Song by Death

from the album Symbolic
- Released: 1995
- Studio: Morrisound Recording
- Genre: Technical death metal melodic death metal
- Length: 5:07
- Label: Roadrunner Records
- Songwriter: Chuck Schuldiner
- Producer: Jim Morris

= Crystal Mountain (song) =

"Crystal Mountain" is a song by American death metal band Death that appeared on their sixth studio album Symbolic in 1995. Some consider it to be among the band's greatest songs and a fan favorite.

== Background and writing ==
Gene Hoglan, who played drums on the track, said that Death frontman Chuck Schuldiner wrote the track about his "judgemental" neighbors who had built a large fence between their residence and his own shortly after they had had moved in. According to Hoglan, the neighbors erroneously had the fence built on Schuldiner's property, allowing him to legally deface it with blasphemous language in an attempt to spite them.

== Composition and lyrics ==
Revolver described the song's lyrics "mystical", and stated its instrumentation contained Egyptian-style motifs. Loudwire listed the track as being among the "catchiest death metal songs ever," stating that "Chuck Schuldiner places every vocal line for maximum impact while the instrumentation underneath constantly tries to outdo itself in memorability." Additionally, the track contains some slower sections. Metal Injection called the track "crushingly groovy", and Consequence described the riffs as "constantly shifting". Gene Hoglan's drumming makes use of the double ride technique on the track.

== Cover versions ==
Californian progressive death metal act Hemotoxin covered the track in 2021, according to Decibel. The band stated that the track "was always one of those songs we would cover for fun, so after over a decade of performing the song live we decided to record our take on the track to express how influential Chuck’s music been to us."

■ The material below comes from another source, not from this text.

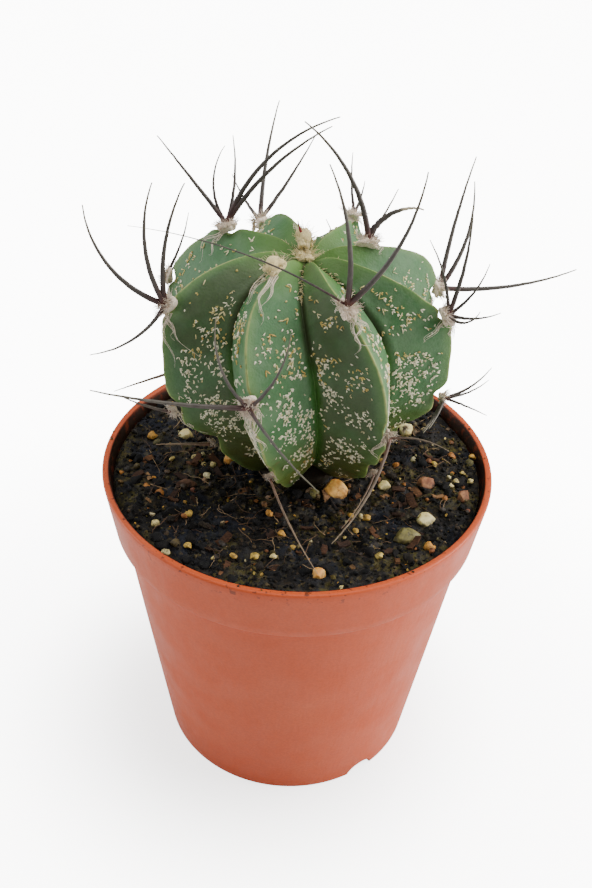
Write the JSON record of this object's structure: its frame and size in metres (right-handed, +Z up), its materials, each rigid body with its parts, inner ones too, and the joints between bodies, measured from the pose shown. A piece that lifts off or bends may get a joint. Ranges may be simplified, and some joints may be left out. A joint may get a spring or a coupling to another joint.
{
  "type": "potted round cactus",
  "caption": "Round ribbed cactus with curved spines on woolly pads, growing in gritty soil in a small tapered plastic nursery pot.",
  "frame": {"origin": "centre of the pot's flat underside, on the pot's axis", "axes": "+Z up along the pot's axis towards the plant's crown; -Y is the front, +X is to the right seen from the front"},
  "size_m": [0.0646, 0.0615, 0.099],
  "materials": {
    "pot_plastic": "satin",
    "potting_mix": "matte",
    "cactus_skin": "satin",
    "wool": "matte",
    "spine": "satin",
    "grit": "matte"
  },
  "bodies": {
    "root": {"areole_1_crown": "wool", "areole_1_lower": "spine", "areole_1_middle": "spine", "areole_2_lower": "spine", "areole_2_middle": "spine", "areole_2_upper": "spine", "areole_3_lower": "spine", "areole_3_middle": "spine", "areole_3_upper": "spine", "areole_4_lower": "spine", "areole_4_middle": "spine", "areole_4_upper": "spine", "areole_5_lower": "spine", "areole_5_middle": "spine", "areole_5_upper": "spine", "areole_6_crown": "spine", "areole_6_lower": "spine", "areole_6_upper": "spine", "areole_7_lower": "spine", "areole_7_middle": "spine", "areole_7_upper": "spine", "areole_8_lower": "spine", "areole_8_middle": "spine", "areole_8_upper": "spine", "cactus_stem": "cactus_skin", "crown_wool": "wool", "pot": "pot_plastic", "soil": "potting_mix", "stone_amber_large": "grit", "stone_amber_left": "grit", "stone_bark_chip": "grit", "stone_olive_flat": "grit", "stone_olive_small": "grit", "stone_pale_front": "grit", "stone_pale_left": "grit", "stone_pale_right": "grit", "stone_red_chip": "grit", "stone_rust_chip": "grit", "stone_tan_small": "grit", "stone_yellow_front": "grit"}
  },
  "joints": []
}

In 2024, Metal Injection shared a solo piano rendition of the track that was posted to YouTube. In 2026, Alkaline Trio and Lady Gaga's drummer Tosh Peterson made headlines when he drummed along to the track for Canadian music education company Drumeo after hearing it one time. Gene Hoglan, who originally tracked drums on the song, publicly approved of the rendition: "Mr. Tosh, boy, I tell you that was that was a inspired and refreshing take on a metal classic. I enjoyed that immensely. That was great. I hope you get to check out the original. Thank you Drumeo for reaching out. This was a real blast."

== Reception and legacy ==
Decibel emphasized the song's status as a "crucial" entry in Death's recorded catalog. MetalSucks named the song as "one of Death's most iconic tracks." Loudwire said the song contains "masterful use of chords" and cited it as containing some of the band's best guitar riffs. Revolver called the song a "melodic masterpiece". Online publication Gear Gods called the song a "progressive death metal classic".